Francuski dziennik "Le Monde" pisał we wtorek, że operacją ucieczki kierowała żona Ghosna, Carole, a pomagali jej bracia przyrodni i inni członkowie rodziny. Dodaje, że na decyzję o ucieczce wpłynąć mogło odrzucenie przez japońskie władze sądowe prośby Ghosna, by z okazji Bożego Narodzenia mógł spotkać się z żoną. Ponadto prokuratura japońska otrzymać miała od pewnego banku szwajcarskiego i z "rajów podatkowych", takich jak Dubaj i Wyspy Dziewicze, nowe informacje obciążające Ghosna.

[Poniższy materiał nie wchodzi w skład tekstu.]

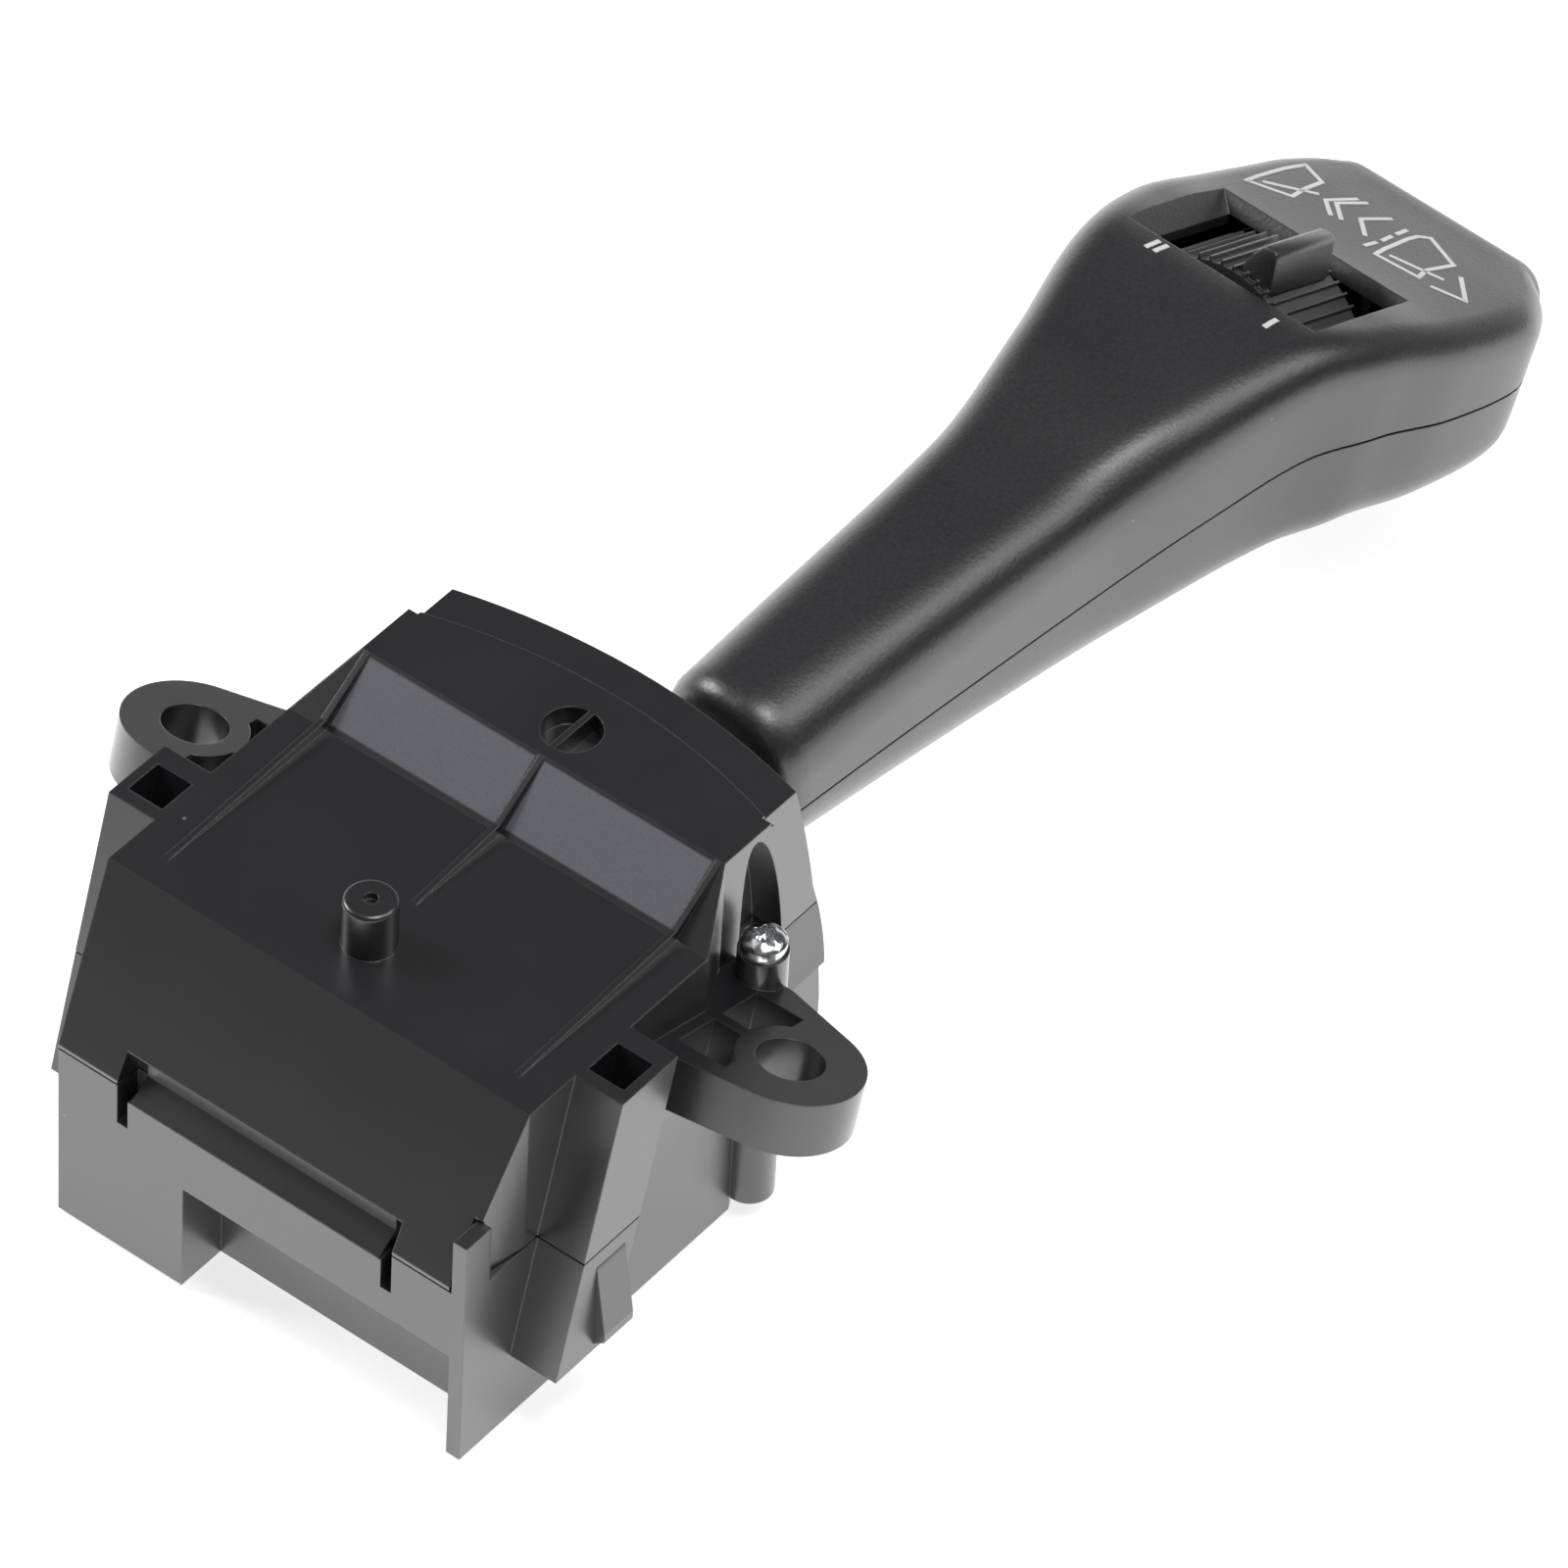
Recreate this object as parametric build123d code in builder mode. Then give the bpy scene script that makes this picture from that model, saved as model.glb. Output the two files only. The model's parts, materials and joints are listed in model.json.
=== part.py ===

"Financial Times" podejrzewa, że Ghosn zawarł w Japonii ugodę, dzięki której mógł opuścić ten kraj.
Po raz pierwszy Ghosn został aresztowany w Tokio w listopadzie 2018 roku w związku z podejrzeniami o nadużycia finansowe. Po wpłaceniu kaucji w wysokości 1 mld jenów (blisko 9 mln dolarów) w marcu 2019 roku opuścił areszt w Tokio.
Po raz drugi został aresztowany w kwietniu pod zarzutem poważnego naruszenia zaufania. Tym razem japońska prokuratura oskarżyła Ghosna o to, że zmusił filię Nissana w Zjednoczonych Emiratach Arabskich do przelania 10 mln dolarów na konta Suhail Bahwan Automobiles - firmy będącej dystrybutorem marki na terytorium Omanu - w okresie od lipca 2017 do sierpnia 2018 roku. 5 mln z tej sumy miało potem trafić na rachunki oszczędnościowe libańskiej spółki inwestycyjnej Good Faith Investments, która de facto należy do Ghosna.
Jeszcze w tym samym miesiącu, po wpłaceniu kaucji w wysokości 500 mln jenów (4,5 mln USD), wyszedł z aresztu. Według obrońców Ghosna jego ostatnie aresztowanie było nielegalne i miało na celu przerwanie przygotowań do pierwszej rozprawy oraz wymuszenie na ich kliencie przyznania się do winy.